If a sector of the population is suffering and using emergency and elective treatment services for problems that could have been prevented then ultimately we all suffer from the financial and social costs. We perhaps all share the responsibility of a large drug and alcohol problem in Scotland.
The Scottish Government has allocated considerable time and expense to these problems in an ongoing programme of interventions and investigations. A belief in the value of recovery and progress from dependency to independence from a perceived reliance on treatment is germane to all our interventions.
There is a complexity to recovery, however, which is well recognised in the current drug strategy. Not all individuals recover from any disease or disorder and treatment has to run its course. Evidence is required to understand the risks and benefits of any therapy.

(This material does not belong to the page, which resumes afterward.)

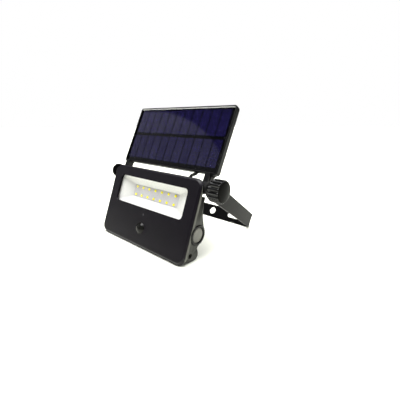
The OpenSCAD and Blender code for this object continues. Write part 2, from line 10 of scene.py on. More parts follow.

Harm can be done by treatment and by failure to intervene. Chronic intractable disorders require long-term maintenance treatment. Disorders, which are characterised by remission and relapse, require understanding and persistent attention and most of all recognition of when risks are greatest and what can be done to divert from crisis.
Observing this year’s drug-related deaths figures may have a sense of familiarity and consequently lack the opportunity to respond with conviction and innovation. An increase is a warning, however, that our best efforts are not good enough.
As ever there is no simple solution and interpretation of these figures has to recognise the variability and many factors implicated in causing deaths. We do, however, have a guiding principle enshrined in a set of guidelines and a substantial body of research.
Medically assisted treatment in the form of opiate substitute prescription is effective if it is long term, consistent and supplemented by professional support. Relapse into dangerous drug taking is common and should be prevented or responded to urgently.
Situations which represent an increased risk of overdose are common in the lives of drug dependents and are generated by coercive abstinence while in custody or in medical settings during hospitalisation and when well-intentioned encouragement reduces opiate substitute treatment to levels below a well-researched therapeutic level.
Applying the knowledge we have painfully gained in three decades of harm minimisation should be something we are careful to recognise.
Dr Roy Robertson is an Edinburgh GP and chair of the National Forum on Drug Related Deaths.